● TASK DIRECTIONS
Copy out the data below verbatim.
────────────────────
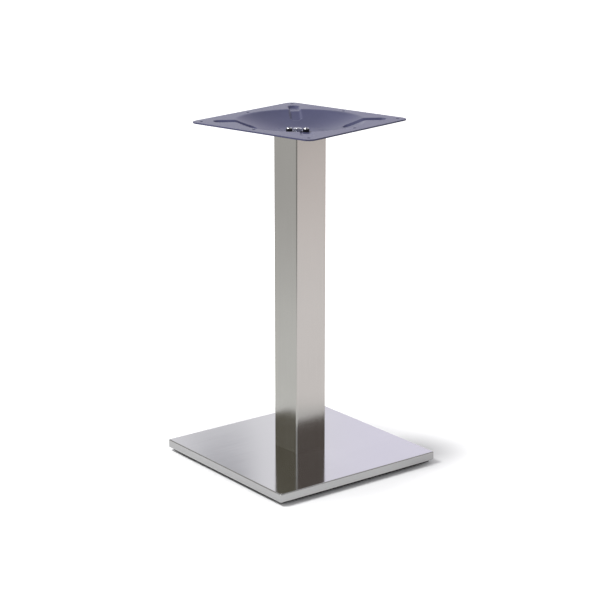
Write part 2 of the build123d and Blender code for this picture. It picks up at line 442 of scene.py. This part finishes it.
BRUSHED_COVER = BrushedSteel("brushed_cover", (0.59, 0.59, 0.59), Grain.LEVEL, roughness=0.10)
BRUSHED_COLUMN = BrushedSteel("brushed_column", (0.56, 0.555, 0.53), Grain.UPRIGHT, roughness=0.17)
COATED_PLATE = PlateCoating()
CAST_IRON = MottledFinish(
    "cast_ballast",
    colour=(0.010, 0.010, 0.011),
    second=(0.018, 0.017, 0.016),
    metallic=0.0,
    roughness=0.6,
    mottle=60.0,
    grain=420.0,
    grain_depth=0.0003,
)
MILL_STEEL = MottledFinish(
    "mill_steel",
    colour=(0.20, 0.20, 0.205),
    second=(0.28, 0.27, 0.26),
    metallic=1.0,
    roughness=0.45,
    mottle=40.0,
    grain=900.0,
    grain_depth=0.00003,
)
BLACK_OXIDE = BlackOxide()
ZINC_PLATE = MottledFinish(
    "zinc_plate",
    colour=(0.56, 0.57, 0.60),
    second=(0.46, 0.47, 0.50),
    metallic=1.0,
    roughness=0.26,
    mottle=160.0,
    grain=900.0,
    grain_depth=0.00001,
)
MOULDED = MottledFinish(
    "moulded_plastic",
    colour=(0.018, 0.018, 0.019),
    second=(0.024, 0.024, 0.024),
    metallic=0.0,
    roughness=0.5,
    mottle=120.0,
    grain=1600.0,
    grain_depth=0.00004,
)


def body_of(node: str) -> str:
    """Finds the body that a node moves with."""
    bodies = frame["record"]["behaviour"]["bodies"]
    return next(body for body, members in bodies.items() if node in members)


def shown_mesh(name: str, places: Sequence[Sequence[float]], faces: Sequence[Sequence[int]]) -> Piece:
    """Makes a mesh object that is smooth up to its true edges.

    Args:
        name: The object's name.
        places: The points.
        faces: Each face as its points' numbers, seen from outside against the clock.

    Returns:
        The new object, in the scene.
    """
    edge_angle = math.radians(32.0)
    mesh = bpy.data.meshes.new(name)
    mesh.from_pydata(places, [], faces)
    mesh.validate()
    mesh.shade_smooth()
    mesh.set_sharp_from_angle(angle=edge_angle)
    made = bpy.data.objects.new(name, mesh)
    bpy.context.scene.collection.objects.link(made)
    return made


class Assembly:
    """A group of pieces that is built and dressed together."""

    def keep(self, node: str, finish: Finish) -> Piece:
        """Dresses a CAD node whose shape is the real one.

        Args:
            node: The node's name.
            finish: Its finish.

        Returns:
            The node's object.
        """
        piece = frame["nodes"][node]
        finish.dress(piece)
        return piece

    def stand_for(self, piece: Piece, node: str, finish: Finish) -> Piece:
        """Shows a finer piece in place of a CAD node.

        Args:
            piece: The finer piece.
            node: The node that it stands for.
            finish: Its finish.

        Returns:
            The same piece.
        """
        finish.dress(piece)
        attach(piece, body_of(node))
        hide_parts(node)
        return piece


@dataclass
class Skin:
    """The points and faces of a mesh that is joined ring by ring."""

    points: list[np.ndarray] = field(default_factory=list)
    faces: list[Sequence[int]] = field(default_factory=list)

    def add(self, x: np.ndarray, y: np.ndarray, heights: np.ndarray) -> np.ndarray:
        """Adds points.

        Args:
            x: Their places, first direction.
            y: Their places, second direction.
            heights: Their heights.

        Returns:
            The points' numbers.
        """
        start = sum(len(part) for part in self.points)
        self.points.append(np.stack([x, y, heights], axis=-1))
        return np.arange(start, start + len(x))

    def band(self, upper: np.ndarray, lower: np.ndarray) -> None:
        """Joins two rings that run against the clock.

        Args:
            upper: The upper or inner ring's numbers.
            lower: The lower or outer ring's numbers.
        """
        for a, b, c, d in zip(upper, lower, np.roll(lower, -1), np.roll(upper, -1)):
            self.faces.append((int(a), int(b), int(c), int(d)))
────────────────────
● WRITTEN RESPONSE
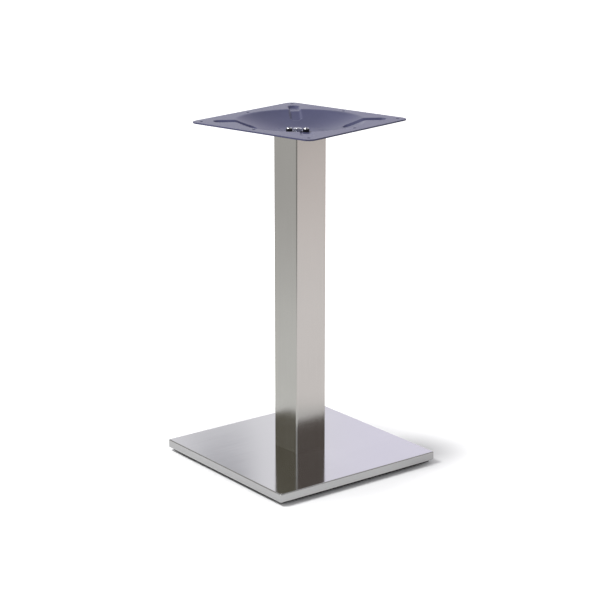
Write part 2 of the build123d and Blender code for this picture. It picks up at line 442 of scene.py. This part finishes it.
BRUSHED_COVER = BrushedSteel("brushed_cover", (0.59, 0.59, 0.59), Grain.LEVEL, roughness=0.10)
BRUSHED_COLUMN = BrushedSteel("brushed_column", (0.56, 0.555, 0.53), Grain.UPRIGHT, roughness=0.17)
COATED_PLATE = PlateCoating()
CAST_IRON = MottledFinish(
    "cast_ballast",
    colour=(0.010, 0.010, 0.011),
    second=(0.018, 0.017, 0.016),
    metallic=0.0,
    roughness=0.6,
    mottle=60.0,
    grain=420.0,
    grain_depth=0.0003,
)
MILL_STEEL = MottledFinish(
    "mill_steel",
    colour=(0.20, 0.20, 0.205),
    second=(0.28, 0.27, 0.26),
    metallic=1.0,
    roughness=0.45,
    mottle=40.0,
    grain=900.0,
    grain_depth=0.00003,
)
BLACK_OXIDE = BlackOxide()
ZINC_PLATE = MottledFinish(
    "zinc_plate",
    colour=(0.56, 0.57, 0.60),
    second=(0.46, 0.47, 0.50),
    metallic=1.0,
    roughness=0.26,
    mottle=160.0,
    grain=900.0,
    grain_depth=0.00001,
)
MOULDED = MottledFinish(
    "moulded_plastic",
    colour=(0.018, 0.018, 0.019),
    second=(0.024, 0.024, 0.024),
    metallic=0.0,
    roughness=0.5,
    mottle=120.0,
    grain=1600.0,
    grain_depth=0.00004,
)


def body_of(node: str) -> str:
    """Finds the body that a node moves with."""
    bodies = frame["record"]["behaviour"]["bodies"]
    return next(body for body, members in bodies.items() if node in members)


def shown_mesh(name: str, places: Sequence[Sequence[float]], faces: Sequence[Sequence[int]]) -> Piece:
    """Makes a mesh object that is smooth up to its true edges.

    Args:
        name: The object's name.
        places: The points.
        faces: Each face as its points' numbers, seen from outside against the clock.

    Returns:
        The new object, in the scene.
    """
    edge_angle = math.radians(32.0)
    mesh = bpy.data.meshes.new(name)
    mesh.from_pydata(places, [], faces)
    mesh.validate()
    mesh.shade_smooth()
    mesh.set_sharp_from_angle(angle=edge_angle)
    made = bpy.data.objects.new(name, mesh)
    bpy.context.scene.collection.objects.link(made)
    return made


class Assembly:
    """A group of pieces that is built and dressed together."""

    def keep(self, node: str, finish: Finish) -> Piece:
        """Dresses a CAD node whose shape is the real one.

        Args:
            node: The node's name.
            finish: Its finish.

        Returns:
            The node's object.
        """
        piece = frame["nodes"][node]
        finish.dress(piece)
        return piece

    def stand_for(self, piece: Piece, node: str, finish: Finish) -> Piece:
        """Shows a finer piece in place of a CAD node.

        Args:
            piece: The finer piece.
            node: The node that it stands for.
            finish: Its finish.

        Returns:
            The same piece.
        """
        finish.dress(piece)
        attach(piece, body_of(node))
        hide_parts(node)
        return piece


@dataclass
class Skin:
    """The points and faces of a mesh that is joined ring by ring."""

    points: list[np.ndarray] = field(default_factory=list)
    faces: list[Sequence[int]] = field(default_factory=list)

    def add(self, x: np.ndarray, y: np.ndarray, heights: np.ndarray) -> np.ndarray:
        """Adds points.

        Args:
            x: Their places, first direction.
            y: Their places, second direction.
            heights: Their heights.

        Returns:
            The points' numbers.
        """
        start = sum(len(part) for part in self.points)
        self.points.append(np.stack([x, y, heights], axis=-1))
        return np.arange(start, start + len(x))

    def band(self, upper: np.ndarray, lower: np.ndarray) -> None:
        """Joins two rings that run against the clock.

        Args:
            upper: The upper or inner ring's numbers.
            lower: The lower or outer ring's numbers.
        """
        for a, b, c, d in zip(upper, lower, np.roll(lower, -1), np.roll(upper, -1)):
            self.faces.append((int(a), int(b), int(c), int(d)))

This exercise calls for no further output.